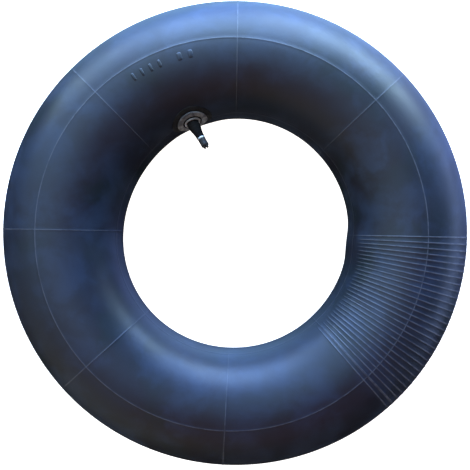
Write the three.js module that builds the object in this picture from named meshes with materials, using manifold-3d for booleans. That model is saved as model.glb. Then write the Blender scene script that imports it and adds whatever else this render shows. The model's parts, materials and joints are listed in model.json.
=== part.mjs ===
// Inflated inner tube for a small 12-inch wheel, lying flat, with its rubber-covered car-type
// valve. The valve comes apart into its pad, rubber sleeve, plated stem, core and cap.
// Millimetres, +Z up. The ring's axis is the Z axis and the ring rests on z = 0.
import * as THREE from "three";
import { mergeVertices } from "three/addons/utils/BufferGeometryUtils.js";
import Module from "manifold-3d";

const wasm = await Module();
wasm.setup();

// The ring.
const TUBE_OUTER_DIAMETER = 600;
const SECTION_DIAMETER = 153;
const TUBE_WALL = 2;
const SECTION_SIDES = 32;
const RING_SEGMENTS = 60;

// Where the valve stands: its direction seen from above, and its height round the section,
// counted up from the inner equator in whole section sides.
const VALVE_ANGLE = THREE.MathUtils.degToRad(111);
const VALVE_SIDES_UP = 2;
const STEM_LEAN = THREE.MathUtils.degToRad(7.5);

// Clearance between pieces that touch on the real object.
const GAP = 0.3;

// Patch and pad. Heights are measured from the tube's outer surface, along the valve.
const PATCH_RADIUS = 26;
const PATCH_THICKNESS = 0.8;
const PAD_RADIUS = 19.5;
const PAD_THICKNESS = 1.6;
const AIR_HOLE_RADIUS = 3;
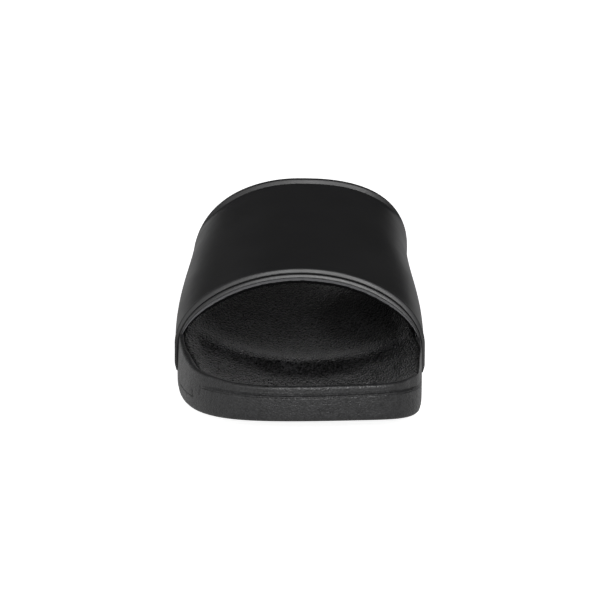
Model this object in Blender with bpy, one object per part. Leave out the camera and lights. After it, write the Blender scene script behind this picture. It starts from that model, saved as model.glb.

◆ WHAT TO PRODUCE: Write out all the entries exactly.

◆ SOLUTION TO THE EXERCISE:
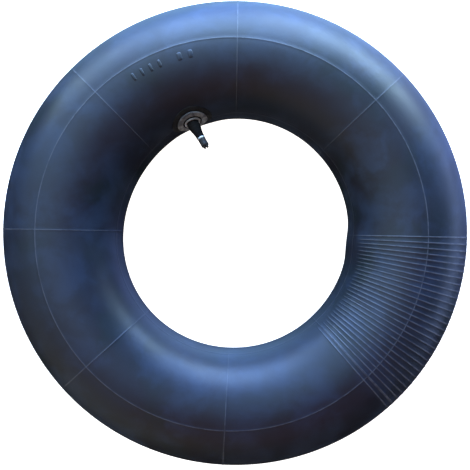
Write the three.js module that builds the object in this picture from named meshes with materials, using manifold-3d for booleans. That model is saved as model.glb. Then write the Blender scene script that imports it and adds whatever else this render shows. The model's parts, materials and joints are listed in model.json.
=== part.mjs ===
// Inflated inner tube for a small 12-inch wheel, lying flat, with its rubber-covered car-type
// valve. The valve comes apart into its pad, rubber sleeve, plated stem, core and cap.
// Millimetres, +Z up. The ring's axis is the Z axis and the ring rests on z = 0.
import * as THREE from "three";
import { mergeVertices } from "three/addons/utils/BufferGeometryUtils.js";
import Module from "manifold-3d";

const wasm = await Module();
wasm.setup();

// The ring.
const TUBE_OUTER_DIAMETER = 600;
const SECTION_DIAMETER = 153;
const TUBE_WALL = 2;
const SECTION_SIDES = 32;
const RING_SEGMENTS = 60;

// Where the valve stands: its direction seen from above, and its height round the section,
// counted up from the inner equator in whole section sides.
const VALVE_ANGLE = THREE.MathUtils.degToRad(111);
const VALVE_SIDES_UP = 2;
const STEM_LEAN = THREE.MathUtils.degToRad(7.5);

// Clearance between pieces that touch on the real object.
const GAP = 0.3;

// Patch and pad. Heights are measured from the tube's outer surface, along the valve.
const PATCH_RADIUS = 26;
const PATCH_THICKNESS = 0.8;
const PAD_RADIUS = 19.5;
const PAD_THICKNESS = 1.6;
const AIR_HOLE_RADIUS = 3;
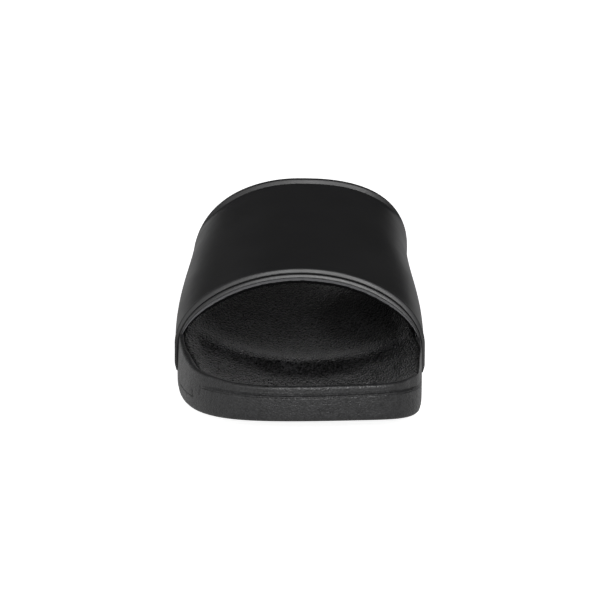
Model this object in Blender with bpy, one object per part. Leave out the camera and lights. After it, write the Blender scene script behind this picture. It starts from that model, saved as model.glb.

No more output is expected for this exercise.